Penulis khahwatir politik keservatisme yang dikembangkan
pada gilirannya bertujuan untuk meminggirkan politik sipil dan kesadaran kritis
warga yang tengah bertumbuh. Politik konservatif bisa berkembang menjadi
kekerasan kultural, yakni kekerasan yang tertanam di dalam cara pandang suatu
kelompok tertentu kepada kelompok lainnya di masyarakat. Tanpa sikap kritis,
tradisi bisa berubah menjadi kebencian yang ditanamkan, dan bahkan diturunkan,
dari satu generasi ke generasi berikutnya di suatu kelompok tertentu.

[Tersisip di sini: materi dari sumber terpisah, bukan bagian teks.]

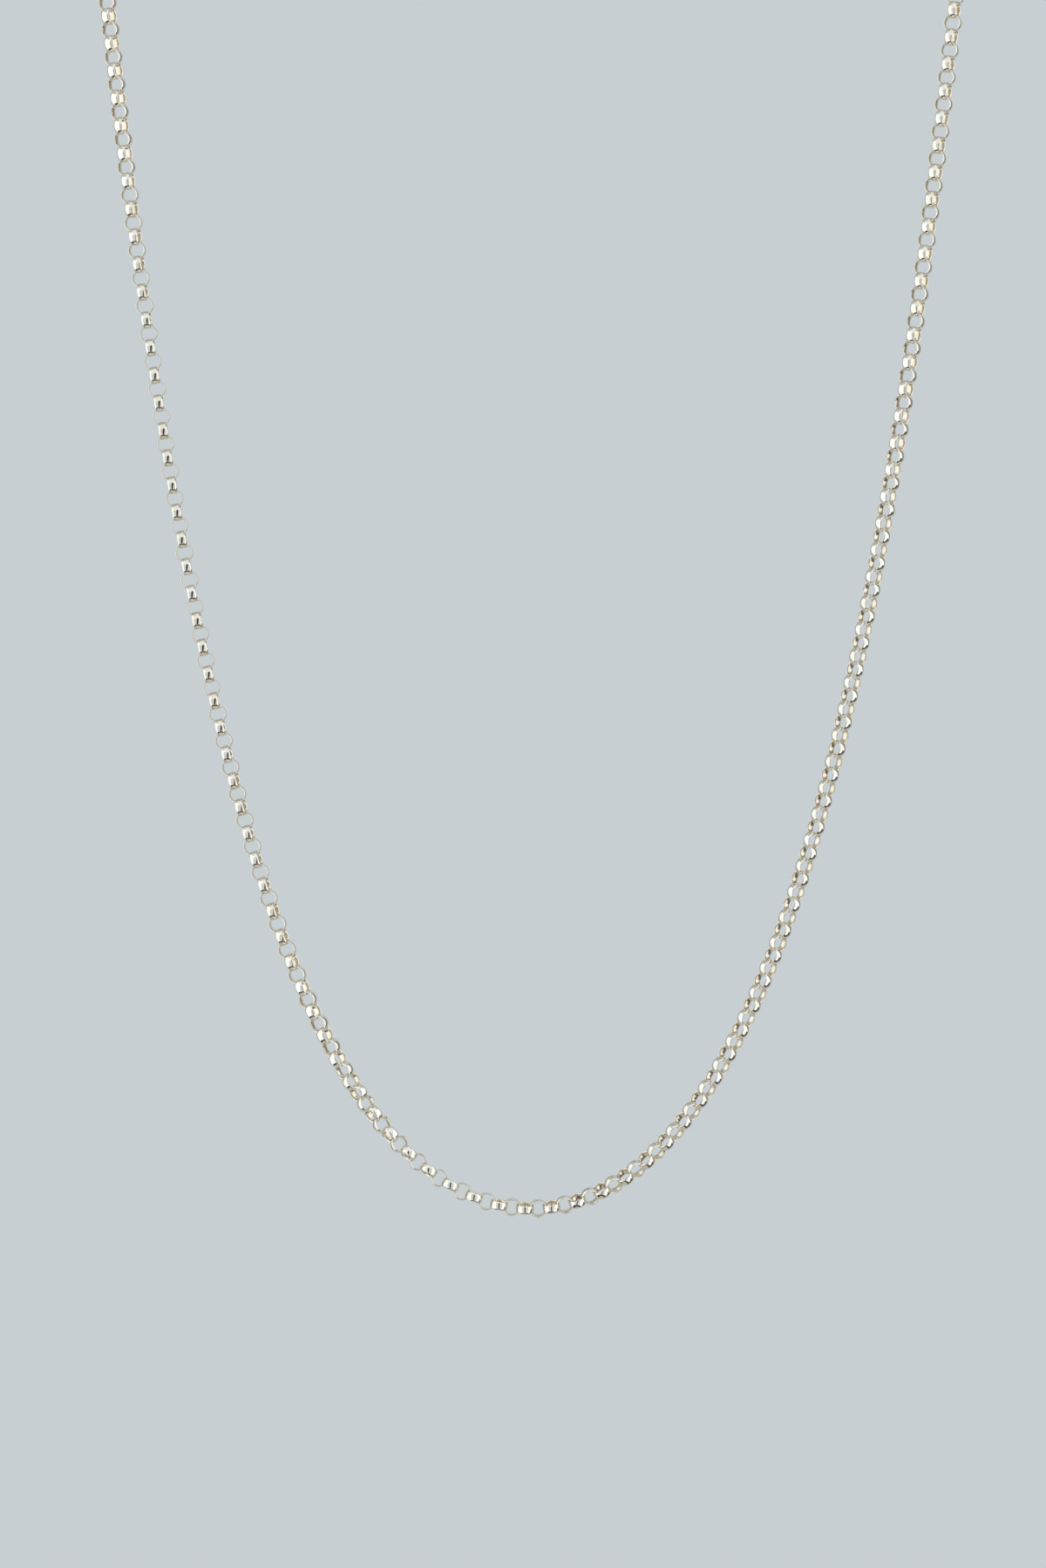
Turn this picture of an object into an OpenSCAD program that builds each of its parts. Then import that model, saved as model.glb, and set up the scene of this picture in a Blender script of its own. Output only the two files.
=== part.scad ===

Konservatisme bisa berkembang pula menjadi konflik massal yang menghancurkan
hidup banyak orang.
Berpegang pada tradisi memang perlu. Akan tetapi, kita harus
sadar, bahwa dunia dan manusia senantiasa terus berubah. Tradisi juga harus
terus dibaca dengan cara-cara baru, sejalan dengan perubahan yang ada. Jika
tidak, tradisi bisa saja berubah menjadi alat legitimasi bagi upaya menjajah
dan menindas kehidupan manusia. Kesetiaan kaum konservatif pada tradisi mereka
harus memberi ruang kritis, sehingga tradisi bisa terus dijaga di satu sisi dan
tetap berwajah manusiawi di sisi lainnya.
Rakyat tentu saja tidak menginginkan Pilkada melahirkan
dendam dan kebencian yang terus menerus diwariskan. Di sisi lain sulit juga
untuk mempercayai bahwa setiap orang mengaku sedang memperjuangkan demokrasi
tapi pada saat yang sama ia meminggirkan bahkan menegasikan rakyat.